In this way, over time, an amount equal to Property’s pre-contribution BIG will have been allocated to the Taxpayer, at which point the special allocation rule will cease to apply.
In order to further ensure the intended result of the above allocation rules – i.e., to prevent the shifting of tax consequences with respect to pre-contribution BIG to the noncontributing partners – the special allocation rules provide yet additional rules that may be applied where, contrary to the above matching rule, a noncontributing partner would otherwise be allocated less tax depreciation than book depreciation with respect to the contributed property. (This will usually be the case when talking about appreciated property.) The effect of these so-called “curative” allocation and “remedial” allocation rules is to make up this difference, and to reduce or eliminate the disparity, between the book and tax items of the noncontributing partners. The rules thereby prevent the shifting of any portion of pre-contribution BIG to the noncontributing partners, thus ensuring that the tax consequences attributable to the pre-contribution BIG are visited upon the contributing partner.
Protecting the Contributing Partner
Although a taxpayer generally may contribute appreciated property to a partnership in exchange for an interest therein without incurring an immediate income tax liability, the application of the pre-contribution BIG allocation rules discussed above has the potential to immediately wipe away this deferral. For example, if Partnership decides to sell Property shortly after its contribution, Taxpayer (as the contributing partner) will not have enjoyed the benefit of tax deferral.
Moreover, Taxpayer may find himself in a situation where he must include the pre-contribution BIG in his gross income for tax purposes, but he has not received any cash with which to pay the tax, and he may not be in a position to compel Partnership to make the necessary cash distribution or to give him a loan.
What is Taxpayer to do?
For one thing, it would have behooved Taxpayer to retain a tax adviser who was familiar with the above allocation rules. Such an adviser would have advised Taxpayer to try to negotiate a period during which Partnership would not sell or otherwise dispose of the Property (except as part of a “tax-free” exchange).

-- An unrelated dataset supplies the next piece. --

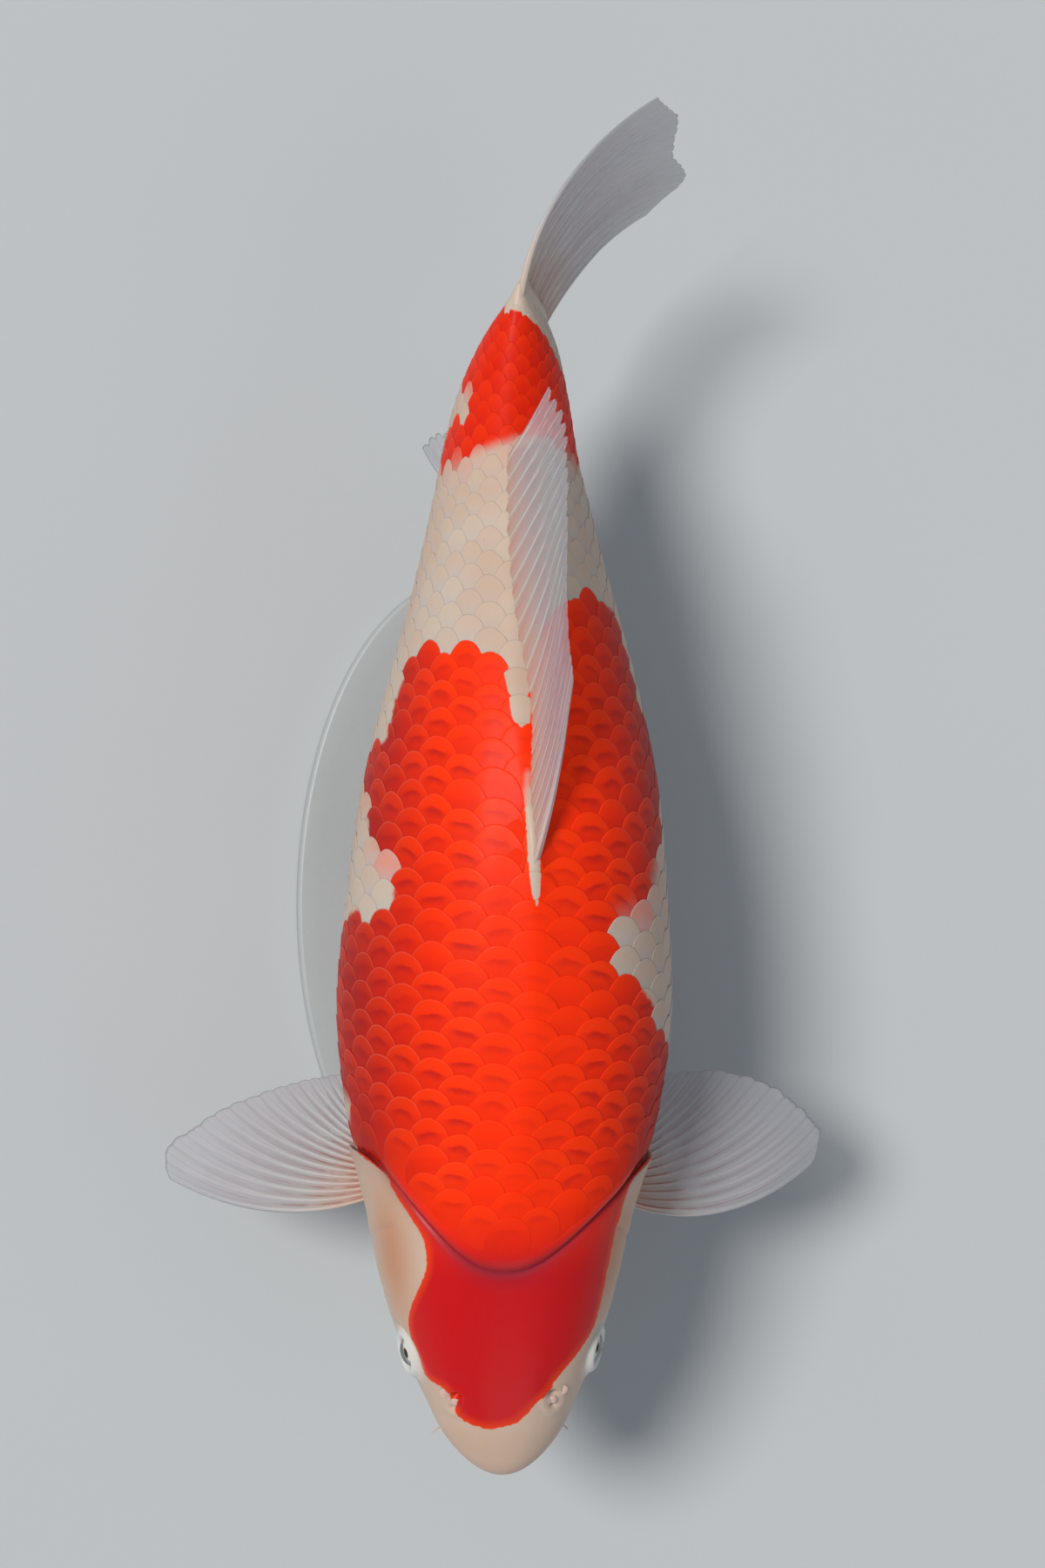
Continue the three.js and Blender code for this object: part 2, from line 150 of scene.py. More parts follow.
def beside(station, side, up):
    """A point beside the spine: side is towards the fish's left, up is towards its back."""
    station, side, up = np.broadcast_arrays(np.asarray(station, float), side, up)
    x, y, heading = spine_at(station)
    roll = sum(math.radians(turn) * ease((station - a) / (b - a)) for turn, a, b in ROLLS)
    out = side * np.cos(roll) + up * np.sin(roll)
    high = up * np.cos(roll) - side * np.sin(roll)
    return np.stack([x + np.cos(heading) * out, y - np.sin(heading) * out, AXIS_HEIGHT + high], -1)


def section_at(station, grow=0.0):
    nose = np.sqrt(1 - (1 - np.clip(station / NOSE_ROUND, 0, 1)) ** 2)
    wide, back, belly, level, upper, lower = (
        through(SECTIONS[:, 0], SECTIONS[:, k], station) for k in range(1, 7)
    )
    fair = ease((station - FLESH_LENGTH) / TAIL_FAIRING)
    wide = wide * nose * (1 - 0.9 * fair) + grow
    return wide, back * nose - 3 * fair + grow, belly * nose - 3 * fair + grow, level * nose, upper, lower


def skin_at(station, turn, grow=0.0):
    """The flesh's surface, grown outwards by some millimetres."""
    station, turn, grow = np.broadcast_arrays(np.asarray(station, float), turn, grow)
    wide, back, belly, level, upper, lower = section_at(station, grow)
    c, d = np.cos(turn), np.sin(turn)
    power = 2 / np.where(c > 0, upper, lower)
    reach = np.where(c > 0, back - level, belly + level)
    side = wide * np.sign(d) * np.abs(d) ** power
    return beside(station, side, level + reach * np.sign(c) * np.abs(c) ** power)


def head_end(turn):
    """Station of the nape, the gill cover's hind edge and the throat, at a turn."""
    c, d = np.cos(turn), np.abs(np.sin(turn))
    top = mix(NAPE, GILL_EDGE, ease(np.arctan2(d, c) / SHOULDER_TURN))
    return np.where(c > 0, top, mix(THROAT, GILL_EDGE, d**THROAT_POWER))


# Half the girth at each station, and the turn at each share of it from the back to the belly.
GRID_STEP = 5.0
GRID_STATIONS = np.arange(0, 611, GRID_STEP)
SHARE_STEPS = 100


def girth_tables(turns):
    """Half the girth at each station of the grid, and the turns at even shares of it."""
    walks = np.linalg.norm(np.diff(skin_at(GRID_STATIONS[:, None], turns), axis=1), axis=2)
    walks = np.concatenate([np.zeros((len(walks), 1)), np.cumsum(walks, 1)], 1)
    shares = np.linspace(0, 1, SHARE_STEPS + 1)
    at_shares = [
        np.interp(shares * walk[-1], walk, turns) if walk[-1] else np.zeros(shares.shape) for walk in walks
    ]
    return walks[:, -1], np.stack(at_shares)


HALF_GIRTH, TURN_OF_SHARE = girth_tables(np.linspace(0, math.pi, 181))


def half_girth(station):
    return np.interp(station, GRID_STATIONS, HALF_GIRTH)


def turn_at(station, share):
    """The turn at a share of the half girth; a share runs from -1 to 1 and joins up at the belly."""
    share = (share + 1) % 2 - 1
    row = np.clip(station / GRID_STEP, 0, len(GRID_STATIONS) - 1.001)
    column = np.clip(np.abs(share) * SHARE_STEPS, 0, SHARE_STEPS - 0.001)
    i, j = row.astype(int), column.astype(int)
    f, g = row - i, column - j
    low = mix(TURN_OF_SHARE[i, j], TURN_OF_SHARE[i, j + 1], g)
    high = mix(TURN_OF_SHARE[i + 1, j], TURN_OF_SHARE[i + 1, j + 1], g)
    return np.sign(share) * mix(low, high, f)


def wrapped(turn):
    return (turn + math.pi) % (2 * math.pi) - math.pi


def across(station, turn, from_turn=0.0):
    """Millimetres round the body from one turn to another."""
    return wrapped(turn - from_turn) * half_girth(station) / math.pi


# Soft swellings that both the skin and the scales follow: station, turn, height, and half length and
# half width. They are the muscles at the roots of the paired fins and of the anal fin, and the foot of
# the dorsal fin.
SWELLINGS = (
    (154, 121, 3.5, 16, 14),
    (154, -121, 3.5, 16, 14),
    (300, 157, 3, 20, 12),
    (300, -157, 3, 20, 12),
    (470, 180, 2.5, 28, 10),
    (318, 1, 3.2, 17, 4.2),
)
KEEL = {"height": 1.6, "width": 9, "start": 125, "rise": 50, "end": 560, "fall": 80}
NAPE_SWELLING = {"height": 2.4, "rise": 9, "length": 60}
SIDE_START, SIDE_SPAN = math.radians(42), math.radians(26)

# The scales come to their full depth in these lengths, and fade out at the foot of the dorsal fin. The
# middle row has none between two stations there.
FADE_IN = {"nape": 62, "side": 13, "tail": 28}
BARE_FOOT = {"at": 322, "turn": math.radians(0.6), "length": 32, "width": 4.5, "scaleless": (296, 340)}
BARE_DEPTH = 0.12  # depth of the skin under the rims of the scales that fade out


def side_share(turn):
    """0 over the nape, 1 along the gill cover."""
    return ease((np.abs(wrapped(turn)) - SIDE_START) / SIDE_SPAN)


def relief(station, turn):
    """How far the body stands out from the plain loft."""
    rise = KEEL["height"] * bump(across(station, turn), KEEL["width"])
    rise = rise * ease((station - KEEL["start"]) / KEEL["rise"])
    rise = rise * ease((KEEL["end"] - station) / KEEL["fall"])
    behind = station - head_end(turn)
    swell = ease(behind / NAPE_SWELLING["rise"]) * (1 - ease(behind / NAPE_SWELLING["length"]))
    rise = rise + NAPE_SWELLING["height"] * swell * (1 - side_share(turn))
    for at, centre, height, length, width in SWELLINGS:
        aside = across(station, turn, math.radians(centre))
        rise = rise + height * bump(station - at, length) * bump(aside, width)
    return rise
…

Alternatively, the tax adviser might have counseled Taxpayer try to negotiate a provision that would require Partnership to make a cash distribution to Taxpayer in an amount sufficient to enable him to satisfy the tax liability resulting from the application of these rules.
Insofar as the allocation of depreciation deductions pursuant to these rules is concerned, the tax adviser would likely have suggested that Taxpayer negotiate for the use of the “traditional method” so as to maximize the deferral period for “recognition” of the pre-contribution BIG, failing which he may have suggested the use of the “remedial allocation method” over the “curative allocation method,” as the former generally allows the book-tax difference (the excess of book value over tax basis) described above to be spread out over a longer period of time.
Bottom line: the foregoing options may not be available after Taxpayer has already contributed Property to Partnership. The time to consider these issues, to plan for them, and to negotiate ways to reduce any adverse impact is prior to making the contribution.